Yesterday, Bloomberg posted a story highlighting the potentially massive size of 3M’s liability risk in the earplug lawsuits.  The story featured comments from 2 prominent market analysts, Joshua Aguilar from Morningstar Investment Service and JP Morgan’s Steve Tusa, offering sobering estimates on 3M’s potential litigation liabilities.

According to Tusa, the earplug litigation is “currently underappreciated by investors,” and a “conservative” estimate for 3M’s potential earplug liability is $2 billion to $185 billion. Tusa described the 3M earplug litigation as a “potential liability watch item that could be sizeable.” Aguilar echoed these concerns and described 3M’s earplug litigation liability as “the elephant in the room.”

The Bloomberg story and the comments from Tusa and Aguilar mark the first noticeable shift in the narrative on the 3M earplug litigation. We have been closely following the news and reactions on the earplug litigation front and this is the first time we have seen anyone in the financial world recognize the potential implications of the earplug litigation for 3M.

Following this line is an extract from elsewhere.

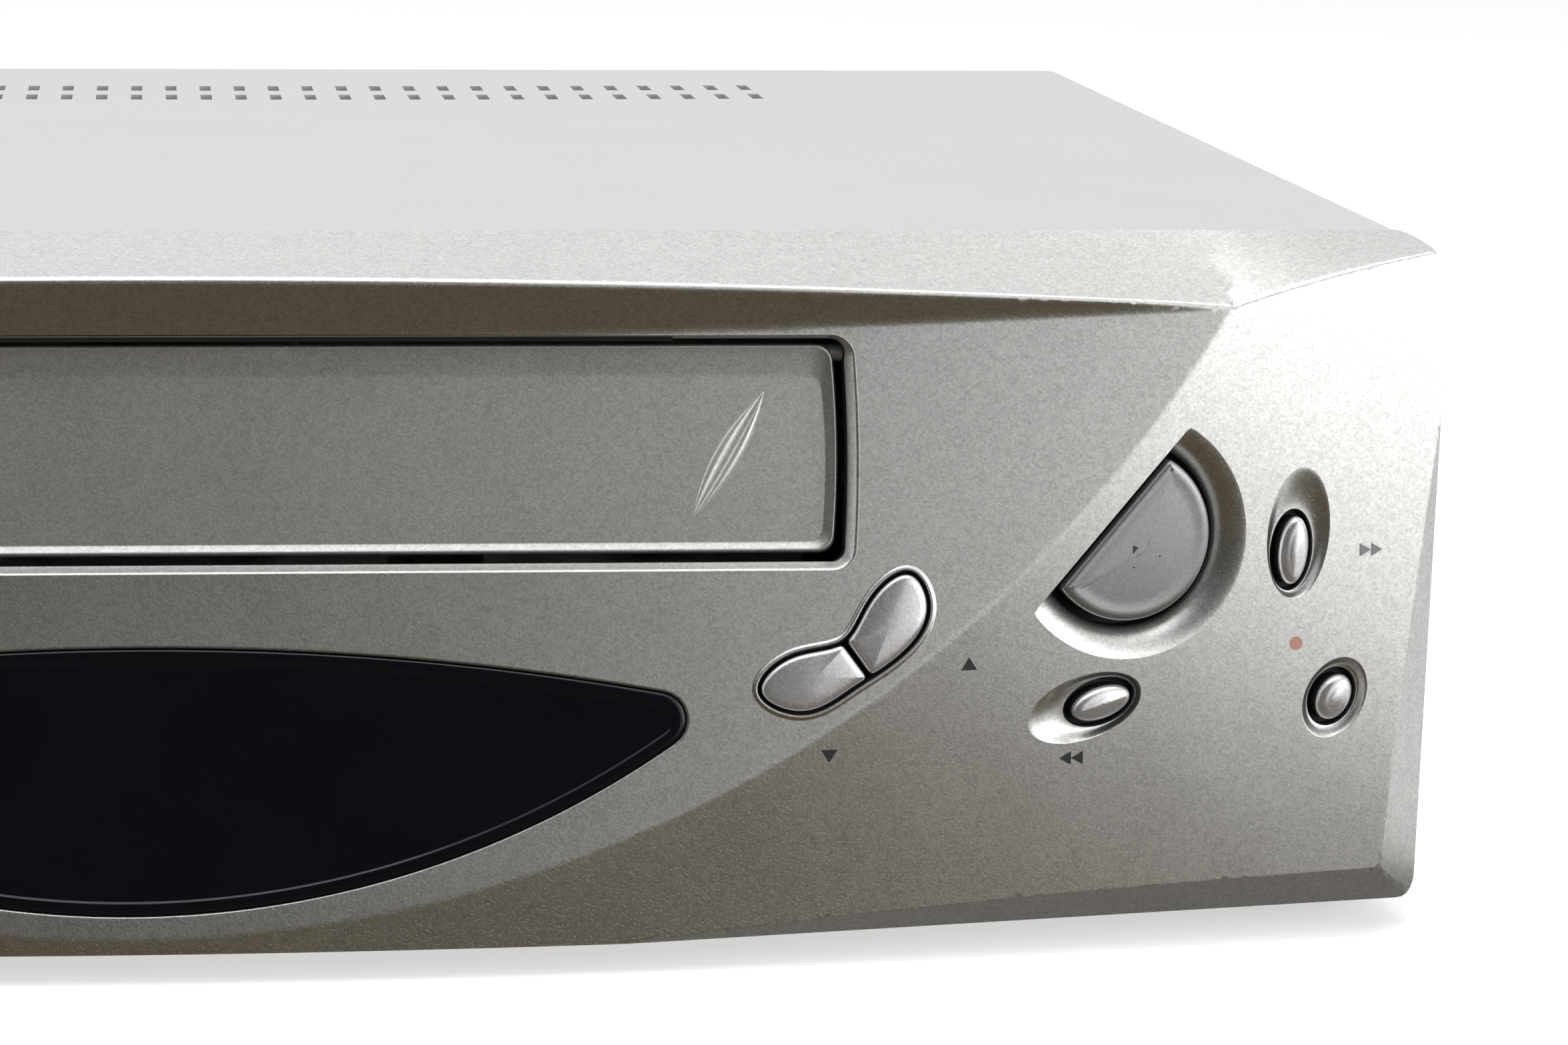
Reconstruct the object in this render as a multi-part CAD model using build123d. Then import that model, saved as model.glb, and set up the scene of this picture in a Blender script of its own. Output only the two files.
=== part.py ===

No matter how hard 3M tries to ignore them, 280,000 earplug lawsuits are not going to simply go away. 3M has repeatedly expressed its intent to “vigorously defend” the claims but taking 280,000 cases to trial is simply not possible. Even if the cases are tried in large groups, they would overwhelm the court system and the defense costs alone would run into the billions.

In any event, the results of the bellwether trials suggest that 3M would lose at least half of the trials anyway, which would mean 140,000 verdicts. Even if the average verdict award were just $1 million (which is way less than the actual average so far), that would work out to $140 billion.

3M has also claimed that it plans to battle the earplug verdicts on appeal, but 3M’s legal arguments have already been considered and flatly rejected by the federal judge assigned to the MDL. It is highly unlikely that 3M will get a different result on appeal.